** Begin **

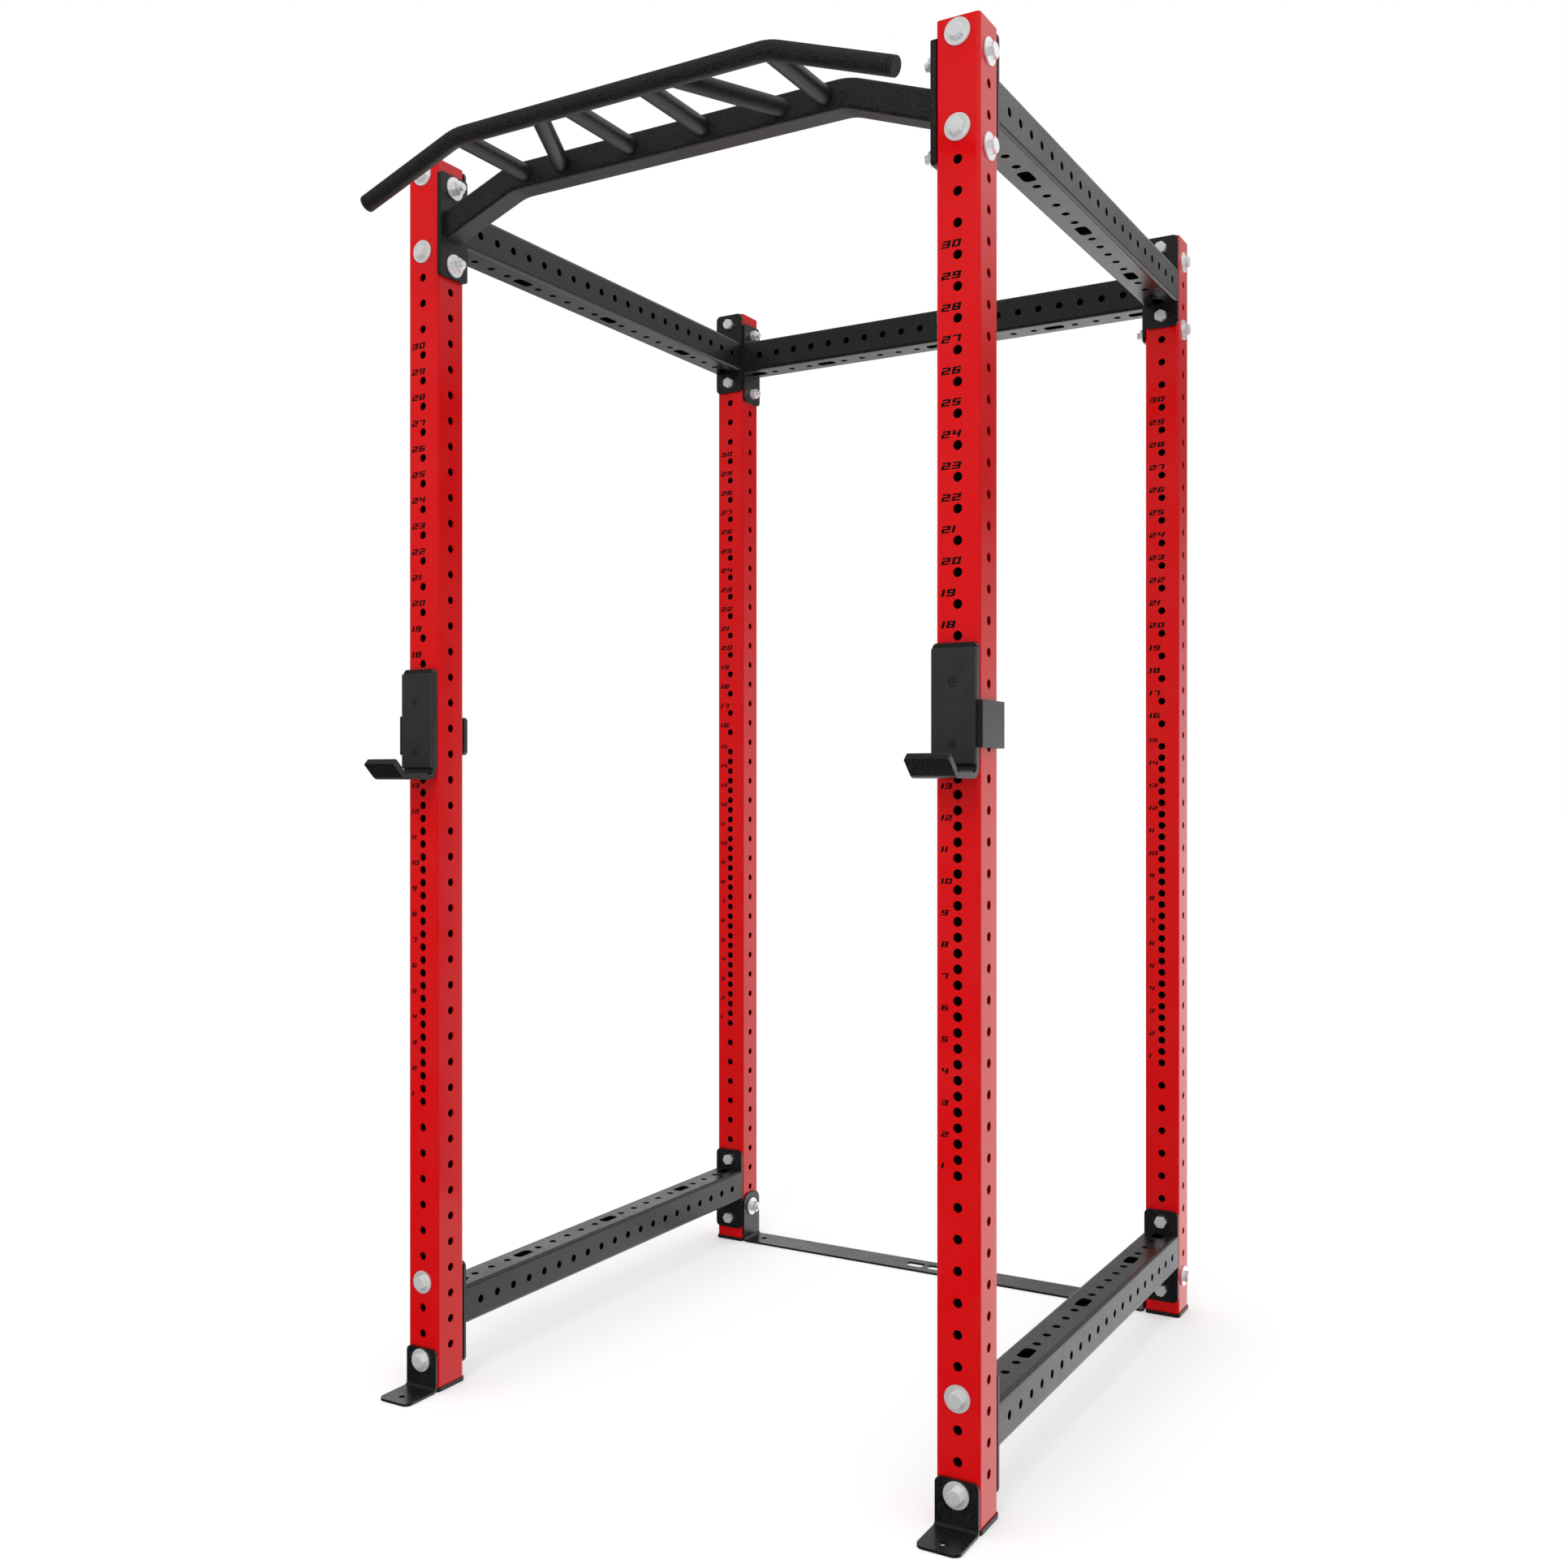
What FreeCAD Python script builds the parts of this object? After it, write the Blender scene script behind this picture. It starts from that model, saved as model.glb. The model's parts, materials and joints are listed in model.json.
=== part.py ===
import FreeCAD, Part
import math
import os

os.makedirs("parts", exist_ok=True)

# ---------------------------------------------------------------------------
# Power cage.  Millimetres, +Z up, front of the cage toward -Y, X to the right.
# Everything is modelled with the origin on the floor midway between the four
# uprights, then moved along Y by Y_SHIFT so that the whole cage is centred.
# ---------------------------------------------------------------------------

# square tube used for uprights and crossmembers (3 x 3 in)
TUBE = 76.2
WALL = 3.0
R_OUT = 7.0
R_IN = R_OUT - WALL

# layout of the uprights (centre distance from the middle, both ways)
HALF = 571.5
FACE_OUT = HALF + TUBE / 2          # outer faces of the uprights
FACE_IN = HALF - TUBE / 2           # inner faces of the uprights
CAP_H = 8.0                         # plastic foot under each upright
TOP = 2421.0                        # top of the uprights

# 1 in hole grid up the uprights
PITCH = 25.4
HOLE_R = 7.95
GRID_Z0 = 8.0
FRONT_HOLES = (list(range(2, 21, 2)) + list(range(22, 51))
               + list(range(52, 89, 2)) + [94])
SIDE_HOLES = list(range(3, 94, 2))

# crossmembers
FLANGE_T = 6.35
FLANGE_H = 203.2
FLANGE_R = 12.0
CM_HALF = FACE_IN - FLANGE_T        # half length of tube between flanges
Z_UP_TUBE = 2306.7
Z_LOW_TUBE = 147.7
CM_PITCH = 50.8
CM_SLOT_L = 47.6
CM_SLOT_W = 24.4
CM_SLOT_R = 9.0

# pull-up assembly
PF_T = 9.5                          # side flange thickness
PF_R = 6.0
BEAM = 50.8
BEAM_WALL = 3.0
BEAM_R = 6.5
BEAM_Z = 2353.4
BEAM_BEND_X = 363.0
BEAM_END_Z = 2294.0
BEAM_BEND_R = 110.0
BAR_R = 16.0
BAR_WALL = 2.6
BAR_Y = -784.1
BAR_Z = 2353.4
BAR_BEND_X = 325.0
BAR_END_X = 547.2
BAR_END_Z = 2274.6
BAR_BEND_R = 100.0
BAR_CAP = 9.0
RUNG_R = 15.875                     # 1 1/4 in tube
RUNG_WALL = 2.6
RUNG_X_IN = 78.0
RUNG_X_OUT = 322.7
RUNG_X_BEAM = 237.0
RUNG_X_BAR = 140.0

# 5/8 in hex hardware
BOLT_R = 7.7
HEAD_AF = 23.8
HEAD_H = 9.9
NUT_H = 13.9
WASH_R = 22.225                     # 5/8 in flat washer, 1 3/4 in across
WASH_BORE_R = 8.73
WASH_T = 3.4
BOLT_L = 107.95
BOLT_L_LONG = 114.3
THREAD_PITCH = 2.309                # 5/8 in, 11 threads to the inch
THREAD_ROOT_R = 6.65
THREAD_TURNS = 4

# J-hooks
PIN_Z = GRID_Z0 + PITCH * 54
PIN_R = 7.875
JX0 = FACE_IN - 0.4                 # inner edge of the hook plate
JX1 = FACE_OUT + 0.2                # outer edge of the hook plate
J_BACK = FACE_OUT + 3.2             # rear face of the steel, distance forward
J_T = 9.5
J_TOP = 1418.5
J_BOT = 1202.0
J_LIP = 501.5                       # outer face of the lip: Y + Z = J_LIP
J_TIP_Y = -730.4
LINER_BACK_GAP = 0.2
LF_T = 7.6                          # front liner thickness
LIP_CORNER_R = 3.5

# feet
FOOT_T = 4.8
FOOT_TOP = 83.0
FOOT_FRONT = -693.0
FOOT_CORNER_R = 14.0
FOOT_HOLE_Y = -667.5
FOOT_HOLE_R = 6.35
BAR_TOP_REAR = 120.8
FLOOR_HOLE_X = 491.0
WINDOW_L = 46.0                     # windows in the middle of the floor bar
WINDOW_W = 28.0
WINDOW_PITCH = 56.0

# whole cage centred in Y: front of the grip bar to the rear bolt ends
Y_FRONT = BAR_Y - BAR_R
Y_REAR = FACE_IN - FLANGE_T + BOLT_L
Y_SHIFT = -(Y_FRONT + Y_REAR) / 2


def V(x, y, z):
    return FreeCAD.Vector(x, y, z)


def rounded_wire(pts, radii):
    """Closed wire in the XY plane through pts with the corners rounded."""
    n = len(pts)
    if not isinstance(radii, (list, tuple)):
        radii = [radii] * n
    starts, mids, ends = [], [], []
    for i in range(n):
        p = V(pts[i][0], pts[i][1], 0)
        r = radii[i]
        if r <= 0:
            starts.append(p)
            mids.append(None)
            ends.append(p)
            continue
        a = V(pts[i - 1][0], pts[i - 1][1], 0) - p
        b = V(pts[(i + 1) % n][0], pts[(i + 1) % n][1], 0) - p
        a.normalize()
        b.normalize()
        ang = math.acos(max(-1.0, min(1.0, a.dot(b))))
        t = r / math.tan(ang / 2)
        bis = a + b
        bis.normalize()
        c = p + bis * (r / math.sin(ang / 2))
        starts.append(p + a * t)
        mids.append(c - bis * r)
        ends.append(p + b * t)
    edges = []
    for i in range(n):
        if mids[i] is not None:
            edges.append(Part.Arc(starts[i], mids[i], ends[i]).toShape())
        nxt = starts[(i + 1) % n]
        if (nxt - ends[i]).Length > 1e-6:
            edges.append(Part.makeLine(ends[i], nxt))
    return Part.Wire(edges)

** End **

Exercise aim
Nothing should be changed: write out all of the data as is.

Expected output
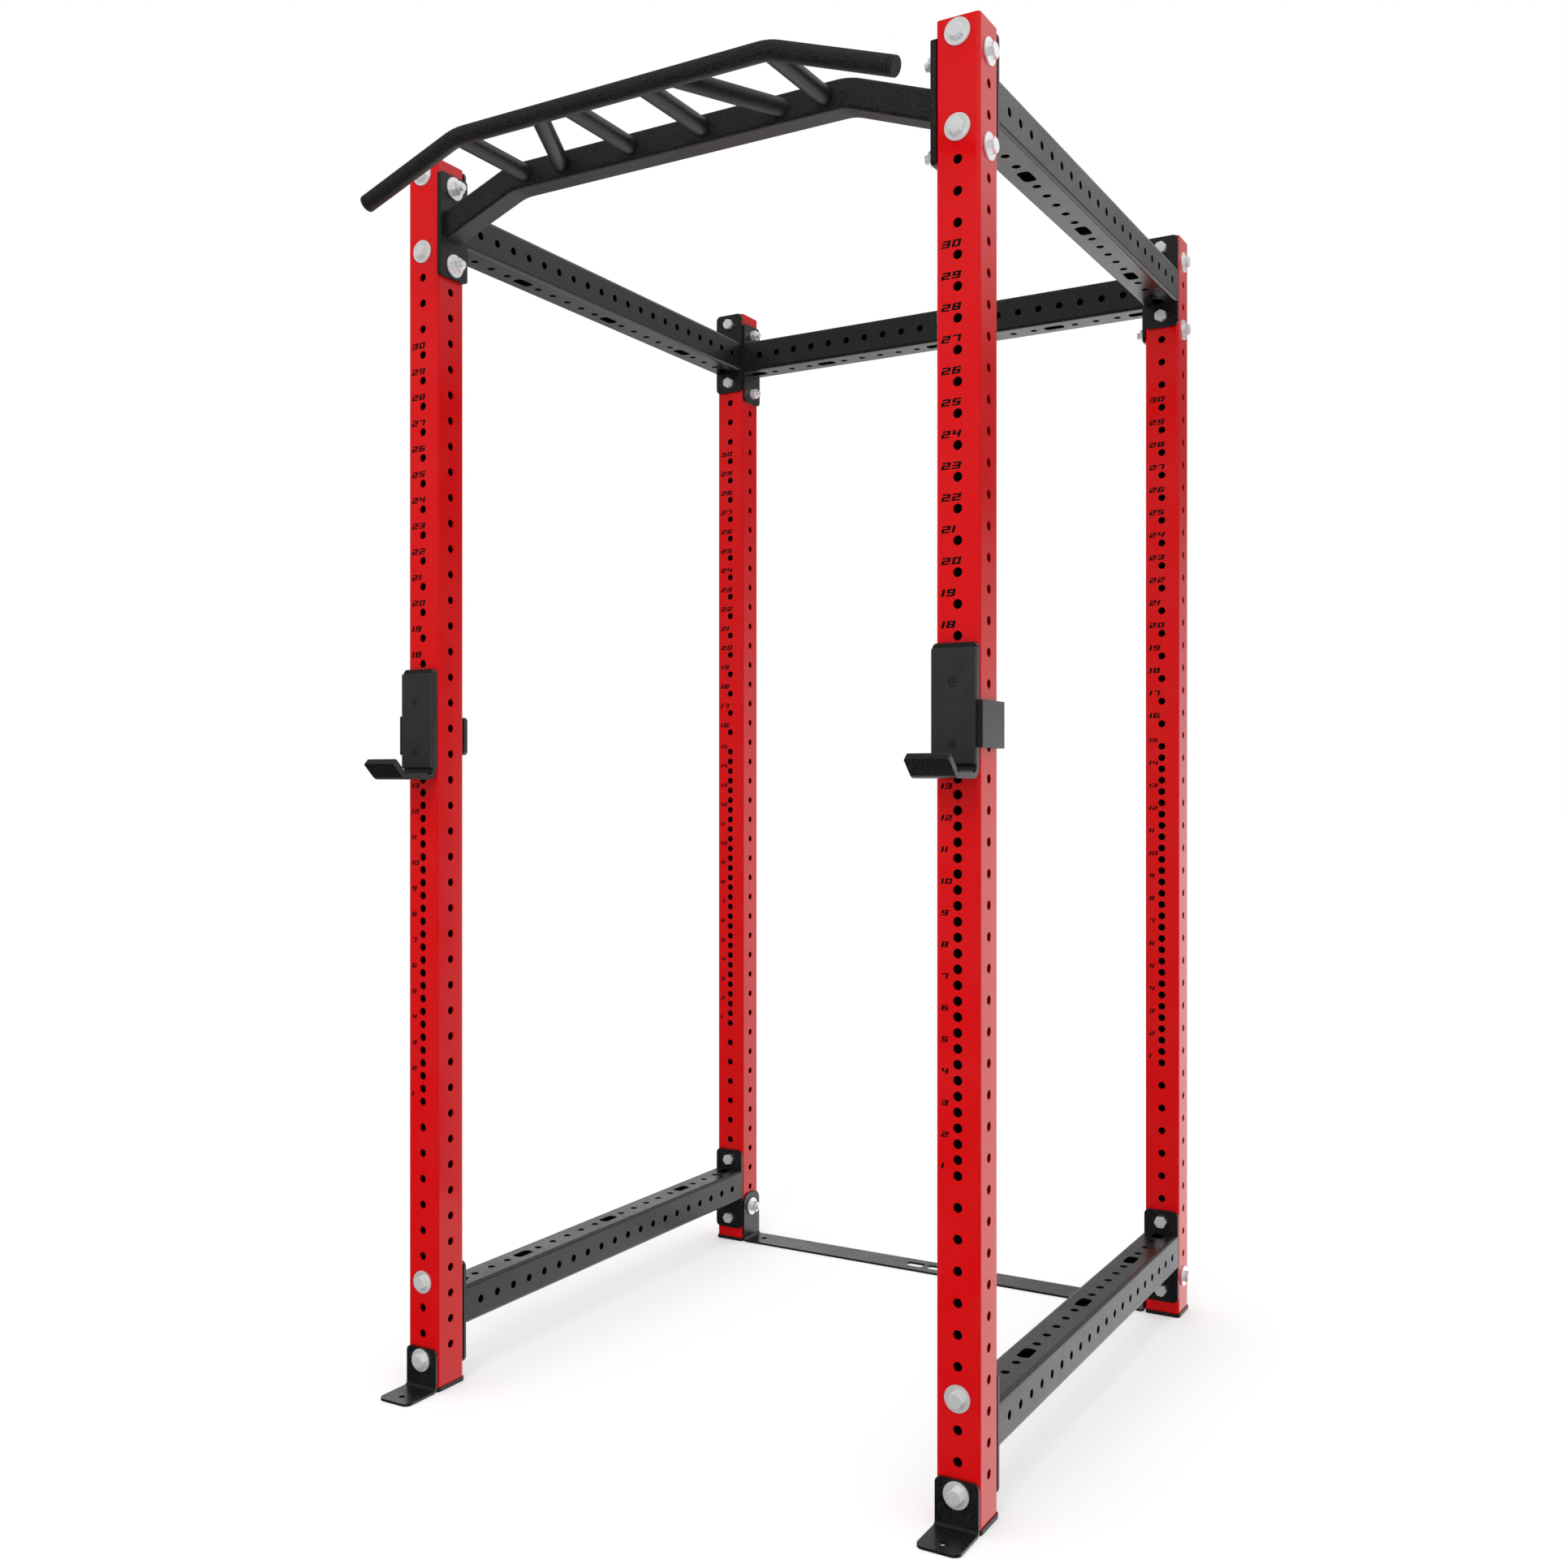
What FreeCAD Python script builds the parts of this object? After it, write the Blender scene script behind this picture. It starts from that model, saved as model.glb. The model's parts, materials and joints are listed in model.json.
=== part.py ===
import FreeCAD, Part
import math
import os

os.makedirs("parts", exist_ok=True)

# ---------------------------------------------------------------------------
# Power cage.  Millimetres, +Z up, front of the cage toward -Y, X to the right.
# Everything is modelled with the origin on the floor midway between the four
# uprights, then moved along Y by Y_SHIFT so that the whole cage is centred.
# ---------------------------------------------------------------------------

# square tube used for uprights and crossmembers (3 x 3 in)
TUBE = 76.2
WALL = 3.0
R_OUT = 7.0
R_IN = R_OUT - WALL

# layout of the uprights (centre distance from the middle, both ways)
HALF = 571.5
FACE_OUT = HALF + TUBE / 2          # outer faces of the uprights
FACE_IN = HALF - TUBE / 2           # inner faces of the uprights
CAP_H = 8.0                         # plastic foot under each upright
TOP = 2421.0                        # top of the uprights

# 1 in hole grid up the uprights
PITCH = 25.4
HOLE_R = 7.95
GRID_Z0 = 8.0
FRONT_HOLES = (list(range(2, 21, 2)) + list(range(22, 51))
               + list(range(52, 89, 2)) + [94])
SIDE_HOLES = list(range(3, 94, 2))

# crossmembers
FLANGE_T = 6.35
FLANGE_H = 203.2
FLANGE_R = 12.0
CM_HALF = FACE_IN - FLANGE_T        # half length of tube between flanges
Z_UP_TUBE = 2306.7
Z_LOW_TUBE = 147.7
CM_PITCH = 50.8
CM_SLOT_L = 47.6
CM_SLOT_W = 24.4
CM_SLOT_R = 9.0

# pull-up assembly
PF_T = 9.5                          # side flange thickness
PF_R = 6.0
BEAM = 50.8
BEAM_WALL = 3.0
BEAM_R = 6.5
BEAM_Z = 2353.4
BEAM_BEND_X = 363.0
BEAM_END_Z = 2294.0
BEAM_BEND_R = 110.0
BAR_R = 16.0
BAR_WALL = 2.6
BAR_Y = -784.1
BAR_Z = 2353.4
BAR_BEND_X = 325.0
BAR_END_X = 547.2
BAR_END_Z = 2274.6
BAR_BEND_R = 100.0
BAR_CAP = 9.0
RUNG_R = 15.875                     # 1 1/4 in tube
RUNG_WALL = 2.6
RUNG_X_IN = 78.0
RUNG_X_OUT = 322.7
RUNG_X_BEAM = 237.0
RUNG_X_BAR = 140.0

# 5/8 in hex hardware
BOLT_R = 7.7
HEAD_AF = 23.8
HEAD_H = 9.9
NUT_H = 13.9
WASH_R = 22.225                     # 5/8 in flat washer, 1 3/4 in across
WASH_BORE_R = 8.73
WASH_T = 3.4
BOLT_L = 107.95
BOLT_L_LONG = 114.3
THREAD_PITCH = 2.309                # 5/8 in, 11 threads to the inch
THREAD_ROOT_R = 6.65
THREAD_TURNS = 4

# J-hooks
PIN_Z = GRID_Z0 + PITCH * 54
PIN_R = 7.875
JX0 = FACE_IN - 0.4                 # inner edge of the hook plate
JX1 = FACE_OUT + 0.2                # outer edge of the hook plate
J_BACK = FACE_OUT + 3.2             # rear face of the steel, distance forward
J_T = 9.5
J_TOP = 1418.5
J_BOT = 1202.0
J_LIP = 501.5                       # outer face of the lip: Y + Z = J_LIP
J_TIP_Y = -730.4
LINER_BACK_GAP = 0.2
LF_T = 7.6                          # front liner thickness
LIP_CORNER_R = 3.5

# feet
FOOT_T = 4.8
FOOT_TOP = 83.0
FOOT_FRONT = -693.0
FOOT_CORNER_R = 14.0
FOOT_HOLE_Y = -667.5
FOOT_HOLE_R = 6.35
BAR_TOP_REAR = 120.8
FLOOR_HOLE_X = 491.0
WINDOW_L = 46.0                     # windows in the middle of the floor bar
WINDOW_W = 28.0
WINDOW_PITCH = 56.0

# whole cage centred in Y: front of the grip bar to the rear bolt ends
Y_FRONT = BAR_Y - BAR_R
Y_REAR = FACE_IN - FLANGE_T + BOLT_L
Y_SHIFT = -(Y_FRONT + Y_REAR) / 2


def V(x, y, z):
    return FreeCAD.Vector(x, y, z)


def rounded_wire(pts, radii):
    """Closed wire in the XY plane through pts with the corners rounded."""
    n = len(pts)
    if not isinstance(radii, (list, tuple)):
        radii = [radii] * n
    starts, mids, ends = [], [], []
    for i in range(n):
        p = V(pts[i][0], pts[i][1], 0)
        r = radii[i]
        if r <= 0:
            starts.append(p)
            mids.append(None)
            ends.append(p)
            continue
        a = V(pts[i - 1][0], pts[i - 1][1], 0) - p
        b = V(pts[(i + 1) % n][0], pts[(i + 1) % n][1], 0) - p
        a.normalize()
        b.normalize()
        ang = math.acos(max(-1.0, min(1.0, a.dot(b))))
        t = r / math.tan(ang / 2)
        bis = a + b
        bis.normalize()
        c = p + bis * (r / math.sin(ang / 2))
        starts.append(p + a * t)
        mids.append(c - bis * r)
        ends.append(p + b * t)
    edges = []
    for i in range(n):
        if mids[i] is not None:
            edges.append(Part.Arc(starts[i], mids[i], ends[i]).toShape())
        nxt = starts[(i + 1) % n]
        if (nxt - ends[i]).Length > 1e-6:
            edges.append(Part.makeLine(ends[i], nxt))
    return Part.Wire(edges)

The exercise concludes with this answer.